Print the listing below from its opening line through the line holding "return [face(p[0], p[1]", both ends included.
----- Data provided -----
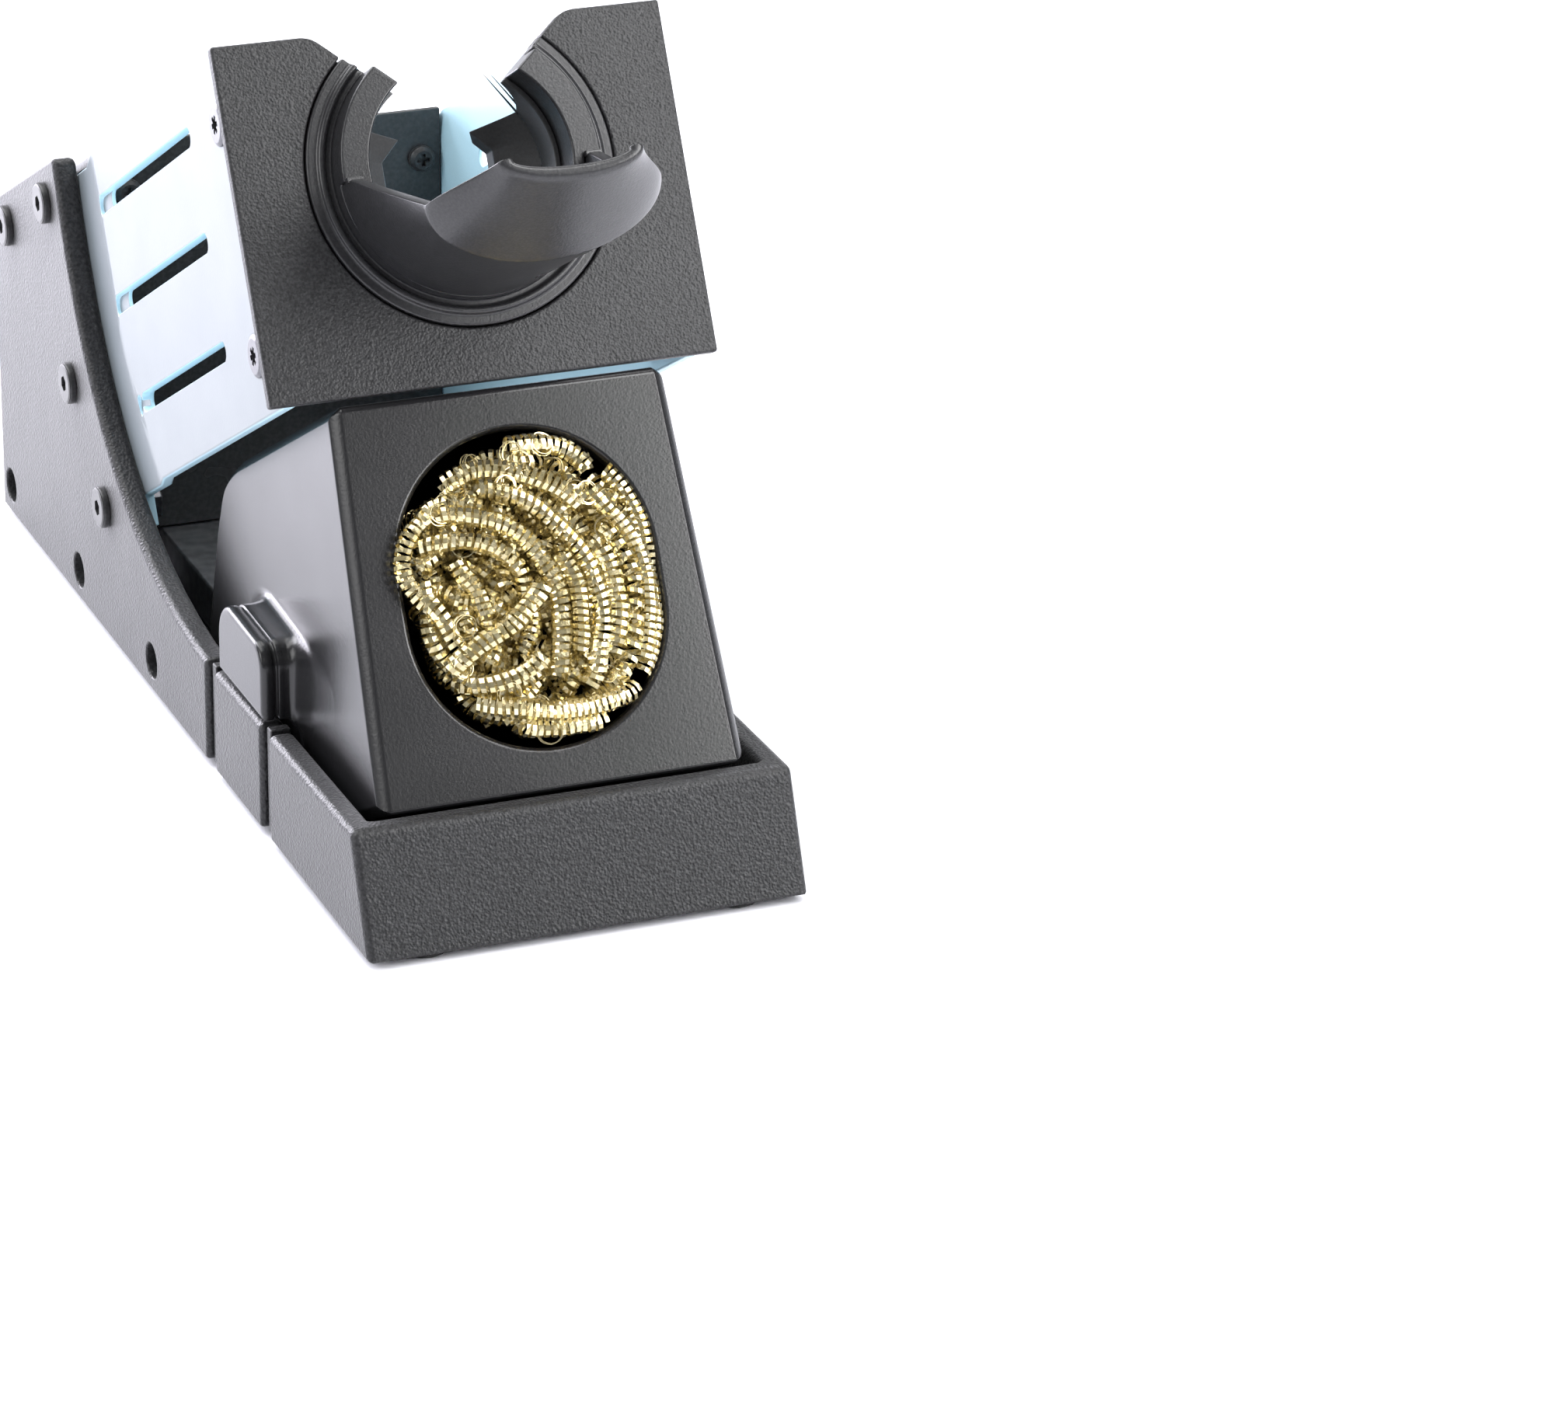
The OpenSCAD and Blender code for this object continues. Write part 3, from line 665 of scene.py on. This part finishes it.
# The coils that lie on top, as (across, up) from the middle of the mouth; the last ones cross over the others
TOP_COILS = [
    ((-9.4, 18.9), (-2.8, 17.9), (4.5, 13.3), (9.6, 7.1), (11, -1.2), (9.9, -11), (8, -18.7), (4.3, -21)),
    ((11.6, 15.8), (15.9, 11.1), (19.8, 3.5), (20.8, -4.6), (19.4, -12.4), (16.4, -18)),
    ((15.8, 19.1), (20.7, 11.4), (23.4, 1.9), (23.6, -6.2), (22.4, -14), (19.2, -19)),
    ((-2.7, 26.9), (4, 26.4), (9.5, 23.6), (13.9, 19.4)),
    ((-15.3, 18.8), (-10.9, 23.1), (-5, 23.8), (0.6, 21.4), (5.8, 16.6), (9.2, 12.1)),
    ((-17.7, 15.2), (-11.8, 15.8), (-5.3, 12.8), (-0.1, 7.5), (3, 1), (3.7, -6.1), (2.4, -12.9), (-1.2, -18.3)),
    ((-20.5, 9), (-16.3, 10.4), (-10.4, 10.6), (-5, 6.7), (-2.3, 0.8), (-1.6, -5.3), (-3.2, -11), (-7.6, -15.4)),
    ((-22, 5.5), (-19.8, 0.4), (-18.6, -4.8), (-17.6, -10), (-15, -14)),
    ((-15.6, 7.2), (-12.6, 2.6), (-10.6, -3), (-10.6, -9), (-12.6, -14.5)),
    ((-14.9, -19.3), (-9.4, -22.1), (-2.7, -23.4), (4.2, -23.6), (10.4, -22.4), (15, -19)),
    ((13.4, 6.5), (14.4, -1.6), (13.6, -10.4), (11.2, -17.1)),
    ((5.8, 5), (7, -1), (6.6, -8), (5.2, -14.5)),
    ((-9, -26), (-3, -27.6), (4, -27.4), (10, -25.6)),
]
STRETCHED = ((15.6, 9), (17.5, 0), (17, -8), (14.8, -14.7), (11.7, -20.3))
# Hangs over the mouth's left rim
OVERHANG = ((-18, 15.6), (-22, 12.6), (-24.4, 8.6), (-24.5, 4.6), (-22.4, 0.6), (-19.6, -2.4))
CROSSING = [
    ((-18.4, -12.8), (-12.9, -10.6), (-7.7, -7.3), (-1.4, -3.3), (1.4, 1)),
    ((-16.4, -15.4), (-11.8, -17.7), (-5.8, -16.4), (-0.5, -12.4)),
]


def on_face(path):
    """A path about the middle of the mouth, as points in the row frame."""
    return [face(p[0], p[1] + MOUTH_V, p[2]) for p in path]


def through(points, step):
    """A smooth line through the points, in even steps."""
    pts = [points[0], *points, points[-1]]
    fine = []
    for i in range(1, len(pts) - 2):
        a, b, c, d = (Vector(p) for p in pts[i - 1:i + 3])
        for k in range(24):
            t = k / 24
            fine.append(0.5 * (2 * b + (c - a) * t + (2 * a - 5 * b + 4 * c - d) * t * t
                               + (3 * b - a - 3 * c + d) * t ** 3))
    fine.append(Vector(points[-1]))
    out, gone = [fine[0]], 0.0
    for a, b in zip(fine, fine[1:]):
        gone += (b - a).length
        if gone >= step:
            out.append(b)
            gone = 0.0
    return out


def stray_path(rng):
    """A wandering centre line that follows the swirl and stays inside the mouth."""
    while True:
        x, q = rng.uniform(-22, 22), rng.uniform(-27, 27)
        if dome(x, q)[1] < 0.9:
            break
    heading = math.atan2(x, -q) + rng.choice((0, math.pi)) + rng.gauss(0, 0.5)
    curl = rng.gauss(0, 0.09)
    out = []
    for _ in range(int(rng.uniform(8, 22))):
        out.append(Vector((x, q, 0)))
        if dome(x, q)[1] > 0.84:
            turn = (math.atan2(-q, -x) - heading + math.pi) % (2 * math.pi) - math.pi
            heading += 0.5 * turn
        heading += curl + rng.gauss(0, 0.1)
        x += 2 * math.cos(heading)
        q += 2 * math.sin(heading)
        if dome(x, q)[1] > 0.97:
            break
    return out


# Share of the mouth that the coils fill: they touch its right rim and leave a gap at the left
REACH_RIGHT, REACH_LEFT = 0.94, 0.88


def spread(paths, tops, rounds=26, apart=4.0):
    """Pushes the coils apart until they lie beside and over one another."""
    for _ in range(rounds):
        cells = {}
        for i, path in enumerate(paths):
            for j, p in enumerate(path):
                cells.setdefault(tuple(int(math.floor(c / 4)) for c in p), []).append((i, j))
        shift = [[Vector((0, 0, 0)) for _ in path] for path in paths]
        for (cx, cy, cz), members in cells.items():
            near = [m for dx in (-1, 0, 1) for dy in (-1, 0, 1) for dz in (-1, 0, 1)
                    for m in cells.get((cx + dx, cy + dy, cz + dz), ())]
            for i, j in members:
                p = paths[i][j]
                for k, l in near:
                    if k < i or (k == i and l < j + 4):
                        continue
                    gap = p - paths[k][l]
                    d = gap.length
                    if 1e-6 < d < apart:
                        push = gap * ((apart - d) / d * 0.24)
                        shift[i][j] += push
                        shift[k][l] -= push
        for i, path in enumerate(paths):
            loose = 0.5 if tops[i] else 1.0
            for j, p in enumerate(path):
                move = shift[i][j]
                if move.length > 1.2:
                    move *= 1.2 / move.length
                path[j] = p + Vector((move[0] * loose, move[1] * loose, move[2]))
            for j in range(1, len(path) - 1):
                path[j] = path[j].lerp((path[j - 1] + path[j + 1]) / 2, 0.3)
            for p in path:
                h, d = dome(p[0], p[1])
                limit = REACH_RIGHT if p[0] > 4 else REACH_LEFT
                if d > limit:
                    p[0] *= limit / d
                    p[1] = math.copysign(5 + (abs(p[1]) - 5) * limit / d, p[1]) if abs(p[1]) > 5 else p[1]
                ceiling = h - COIL + tops[i]
                p[2] = min(p[2], ceiling)
                p[2] = max(p[2], ceiling - 1.3 if tops[i] else -16)


def wool():
    rng = random.Random(11)
    paths, tops, stretched = [], [], []

    def lay(points, sink, top, open_turns=False):
        line = through(points, 2.0)
        path = [Vector((p[0], p[1], dome(p[0], p[1])[0] - COIL - sink)) for p in line]
        if len(path) > 3:
            paths.append(path)
            tops.append(top)
            stretched.append(open_turns)

    for points in TOP_COILS:
        lay([(a, b, 0) for a, b in points], 0.4, 0.01)
    lay([(a, b, 0) for a, b in STRETCHED], 0.2, 0.3, True)
    for points in CROSSING:
        lay([(a, b, 0) for a, b in points], -1.2, 1.3)
    for sink, count in ((3.6, 25), (7.0, 22), (10.4, 16)):
        for _ in range(count):
            path = stray_path(rng)
            if len(path) > 3:
                lay(path, sink + rng.uniform(-0.5, 0.5), 0, rng.random() < 0.1)
    spread(paths, tops)
    line = through([(a, b, 0) for a, b in OVERHANG], 2.0)
    paths.append([Vector((p[0], p[1], max(2.15, dome(p[0], p[1])[0] - COIL))) for p in line])
    tops.append(0)
    stretched.append(False)
    verts, faces = [], []
    for path, top, open_turns in zip(paths, tops, stretched):
        ribbon(rng, on_face(through(path, 0.6)), verts, faces, open_turns)
    loose_hairs(rng, verts, faces)
    mesh = bpy.data.meshes.new("ribbon_wool")
    mesh.from_pydata(verts, [], faces)
    mesh.update()
    obj = add_object("ribbon_wool", mesh)
    return dress(obj, "wool", "wool", M_BRASS, "brass_wool")


def loose_hairs(rng, verts, faces):
    """Thin loose loops that face out of the mouth, most of them near the rim."""
    for _ in range(34):
        q = rng.uniform(0, 2 * math.pi)
        reach = rng.uniform(0.55, 0.9)
        x, v = WOOL_R * reach * math.cos(q), math.copysign(5, math.sin(q)) + WOOL_R * reach * math.sin(q)
        start = Vector((x, v, dome(x, v)[0] - rng.uniform(1.6, 3.0)))
        lean = Vector((rng.gauss(0, 0.25), rng.gauss(0, 0.25), 1)) * 0.35
        line = [start + lean * k for k in range(int(rng.uniform(4, 7)))]
        strand(rng, on_face(line), rng.uniform(1.5, 2.4), rng.uniform(0.5, 0.9), 0.16, 22, verts, faces)


def ribbon(rng, line, verts, faces, open_turns):
    """One coil of flat ribbon along a centre line."""
    pitch = rng.uniform(2.3, 2.6) if open_turns else rng.uniform(1.28, 1.55)
    width = rng.uniform(0.75, 0.85) if open_turns else pitch * rng.uniform(0.54, 0.66)
    strand(rng, line, rng.uniform(1.68, 1.95), pitch, width, rng.choice((10, 12, 13)), verts, faces)


def strand(rng, line, radius, pitch, width, facets, verts, faces):
    """A closed flat strip coiled along a centre line: sizes in millimetres, facets to a turn."""
    lengths = [0.0]
    for a, b in zip(line, line[1:]):
        lengths.append(lengths[-1] + (b - a).length)
    total = lengths[-1]
    radius, pitch, width, thick = radius * MM, pitch * MM, width * MM, 0.10 * MM
    steps = max(8, int(total / pitch * facets))
    spin = rng.uniform(0, 6.28)
    hand = rng.choice((-1, 1))
    tangent = (line[1] - line[0]).normalized()
    across = tangent.orthogonal().normalized()
    index, first = 0, len(verts)
    for i in range(steps + 1):
        s = total * i / steps
        while index < len(lengths) - 2 and lengths[index + 1] < s:
            index += 1
        t = (s - lengths[index]) / max(1e-9, lengths[index + 1] - lengths[index])
        at = line[index].lerp(line[index + 1], t)
        before = line[index] - line[max(0, index - 1)] if index else line[1] - line[0]
        after = line[index + 1] - line[index]
        tangent = before.lerp(after, t).normalized() if before.length > 0 else after.normalized()
        across = (across - tangent * across.dot(tangent)).normalized()
        third = tangent.cross(across)
        q = spin + hand * 2 * math.pi * i / facets
        swell = 1 + 0.05 * math.sin(i * 0.11 + spin) + rng.gauss(0, 0.012)
        radial = across * math.cos(q) + third * math.sin(q)
        middle = at + radial * (radius * swell)
        lean = tangent + radial * rng.gauss(0, 0.05)
        for along, outwards in ((-1, -1), (1, -1), (1, 1), (-1, 1)):
            verts.append(tuple(middle + lean * (along * width / 2) + radial * (outwards * thick / 2)))
    for i in range(steps):
        a, b = first + i * 4, first + i * 4 + 4
        for j in range(4):
            k = (j + 1) % 4
            faces.append((a + j, a + k, b + k, b + j) if hand > 0 else (a + j, b + j, b + k, a + k))
    last = first + steps * 4
    faces.append((first, first + 3, first + 2, first + 1) if hand > 0 else (first, first + 1, first + 2, first + 3))
    faces.append((last, last + 1, last + 2, last + 3) if hand > 0 else (last, last + 3, last + 2, last + 1))


wool()

# ---------------------------------------------------------------- floor, light, camera
floor_mesh = bpy.data.meshes.new("floor")
floor_mesh.from_pydata([(-6, -6, 0), (6, -6, 0), (6, 8, 0), (-6, 8, 0)], [], [(0, 1, 2, 3)])
floor = add_object("floor", floor_mesh)
m_floor, _, floor_shader = material("pale_floor")
floor_shader.inputs["Base Color"].default_value = (0.90, 0.90, 0.95, 1)
floor_shader.inputs["Roughness"].default_value = 0.6
floor_mesh.materials.append(m_floor)


def area(name, at, target, size, power, colour=(1, 1, 1), size_y=None):
    lamp = bpy.data.lights.new(name, "AREA")
    lamp.shape = "RECTANGLE"
    lamp.size = size
    lamp.size_y = size_y or size
    lamp.energy = power
    lamp.color = colour
    obj = bpy.data.objects.new(name, lamp)
    obj.location = at
    obj.rotation_euler = (Vector(target) - Vector(at)).to_track_quat("-Z", "Y").to_euler()
    bpy.context.scene.collection.objects.link(obj)
    return obj


area("overhead", (-0.15, 0.35, 1.5), (0, 0, 0), 1.3, 24)
area("left_key", (-1.3, -0.15, 0.75), (0, 0, 0.08), 0.8, 8.5)
area("back_floor", (-0.75, 1.1, 1.1), (-0.45, 0.75, 0), 0.7, 20, (0.93, 0.94, 1.0))
area("right_floor", (0.8, 0.7, 0.9), (0.4, 0.45, 0), 0.5, 7, (0.95, 0.95, 1.0))
area("back_left_card", (-0.31, 0.62, 0.19), (-0.04, 0.05, 0.05), 0.45, 6.5, (0.92, 0.90, 1.0), 0.3)
area("front_fill", (-0.5, -1.6, 1.2), (0, 0, 0.05), 0.7, 1.1)
area("right_card", (0.46, -0.58, 0.36), (0.03, -0.06, 0.09), 0.35, 4.4)
area("upper_card", (0.25, -0.32, 0.52), (0.02, -0.06, 0.13), 0.2, 1.5)

world = bpy.data.worlds.new("studio")
world.use_nodes = True
world.node_tree.nodes["Background"].inputs["Color"].default_value = (0.95, 0.97, 1.0, 1)
world.node_tree.nodes["Background"].inputs["Strength"].default_value = 0.28
bpy.context.scene.world = world
bpy.context.scene.view_settings.view_transform = "Standard"

CAMERA_AT = (-0.3716, -1.1148, 0.5055)
YAW, PITCH, ROLL = math.radians(22.382), math.radians(23.418), math.radians(0.778)
back = Vector((-math.sin(YAW) * math.cos(PITCH), -math.cos(YAW) * math.cos(PITCH), math.sin(PITCH)))
right = Vector((math.cos(YAW), -math.sin(YAW), 0))
above = back.cross(right)
cam_right = right * math.cos(ROLL) + above * math.sin(ROLL)
cam_up = above * math.cos(ROLL) - right * math.sin(ROLL)
camera_data = bpy.data.cameras.new("camera")
camera_data.sensor_width = 36.0
camera_data.lens = 147.0
camera = bpy.data.objects.new("camera", camera_data)
bpy.context.scene.collection.objects.link(camera)
rows = [(cam_right[i], cam_up[i], back[i], CAMERA_AT[i]) for i in range(3)]
camera.matrix_world = Matrix([*rows, (0, 0, 0, 1)])
bpy.context.scene.camera = camera

bpy.context.view_layer.update()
-----
* [Written answer]:
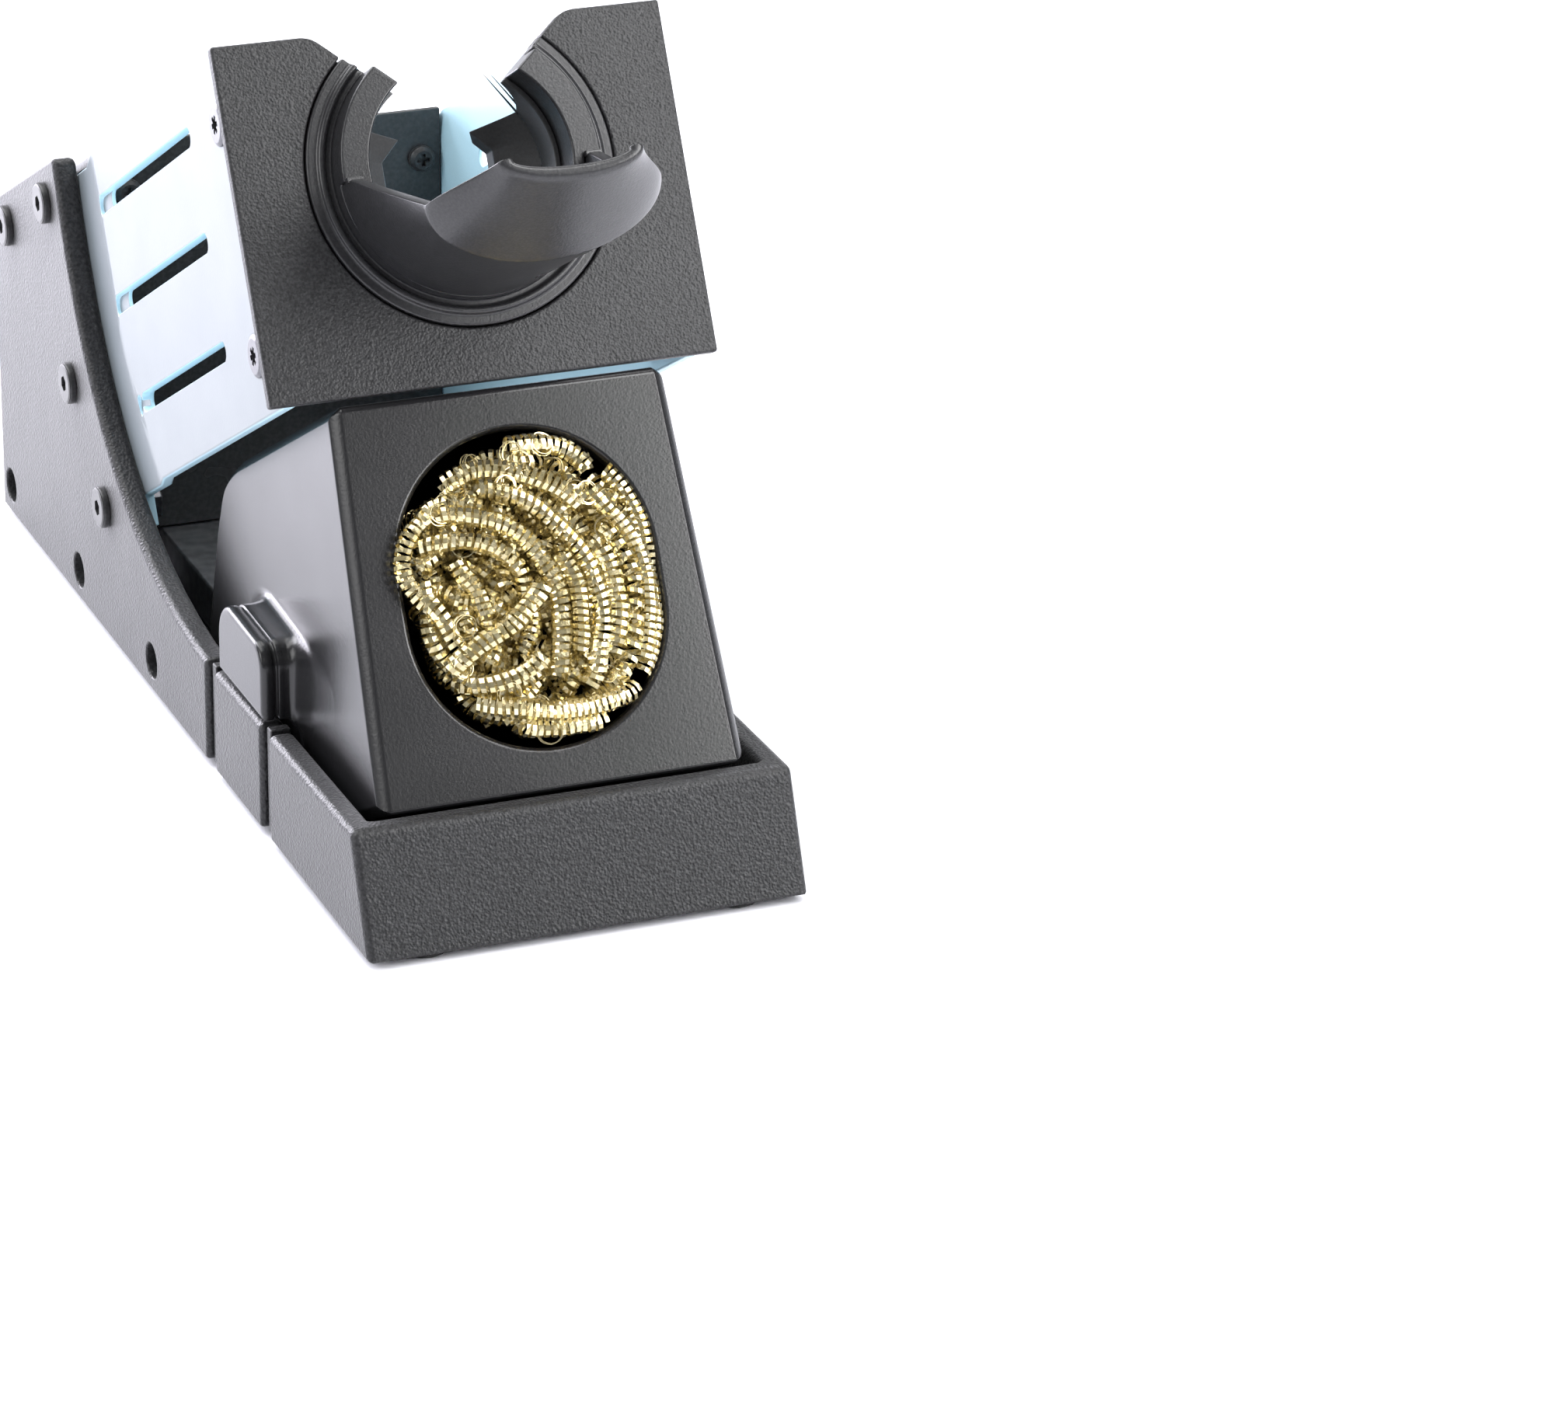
The OpenSCAD and Blender code for this object continues. Write part 3, from line 665 of scene.py on. This part finishes it.
# The coils that lie on top, as (across, up) from the middle of the mouth; the last ones cross over the others
TOP_COILS = [
    ((-9.4, 18.9), (-2.8, 17.9), (4.5, 13.3), (9.6, 7.1), (11, -1.2), (9.9, -11), (8, -18.7), (4.3, -21)),
    ((11.6, 15.8), (15.9, 11.1), (19.8, 3.5), (20.8, -4.6), (19.4, -12.4), (16.4, -18)),
    ((15.8, 19.1), (20.7, 11.4), (23.4, 1.9), (23.6, -6.2), (22.4, -14), (19.2, -19)),
    ((-2.7, 26.9), (4, 26.4), (9.5, 23.6), (13.9, 19.4)),
    ((-15.3, 18.8), (-10.9, 23.1), (-5, 23.8), (0.6, 21.4), (5.8, 16.6), (9.2, 12.1)),
    ((-17.7, 15.2), (-11.8, 15.8), (-5.3, 12.8), (-0.1, 7.5), (3, 1), (3.7, -6.1), (2.4, -12.9), (-1.2, -18.3)),
    ((-20.5, 9), (-16.3, 10.4), (-10.4, 10.6), (-5, 6.7), (-2.3, 0.8), (-1.6, -5.3), (-3.2, -11), (-7.6, -15.4)),
    ((-22, 5.5), (-19.8, 0.4), (-18.6, -4.8), (-17.6, -10), (-15, -14)),
    ((-15.6, 7.2), (-12.6, 2.6), (-10.6, -3), (-10.6, -9), (-12.6, -14.5)),
    ((-14.9, -19.3), (-9.4, -22.1), (-2.7, -23.4), (4.2, -23.6), (10.4, -22.4), (15, -19)),
    ((13.4, 6.5), (14.4, -1.6), (13.6, -10.4), (11.2, -17.1)),
    ((5.8, 5), (7, -1), (6.6, -8), (5.2, -14.5)),
    ((-9, -26), (-3, -27.6), (4, -27.4), (10, -25.6)),
]
STRETCHED = ((15.6, 9), (17.5, 0), (17, -8), (14.8, -14.7), (11.7, -20.3))
# Hangs over the mouth's left rim
OVERHANG = ((-18, 15.6), (-22, 12.6), (-24.4, 8.6), (-24.5, 4.6), (-22.4, 0.6), (-19.6, -2.4))
CROSSING = [
    ((-18.4, -12.8), (-12.9, -10.6), (-7.7, -7.3), (-1.4, -3.3), (1.4, 1)),
    ((-16.4, -15.4), (-11.8, -17.7), (-5.8, -16.4), (-0.5, -12.4)),
]


def on_face(path):
    """A path about the middle of the mouth, as points in the row frame."""
    return [face(p[0], p[1] + MOUTH_V, p[2]) for p in path]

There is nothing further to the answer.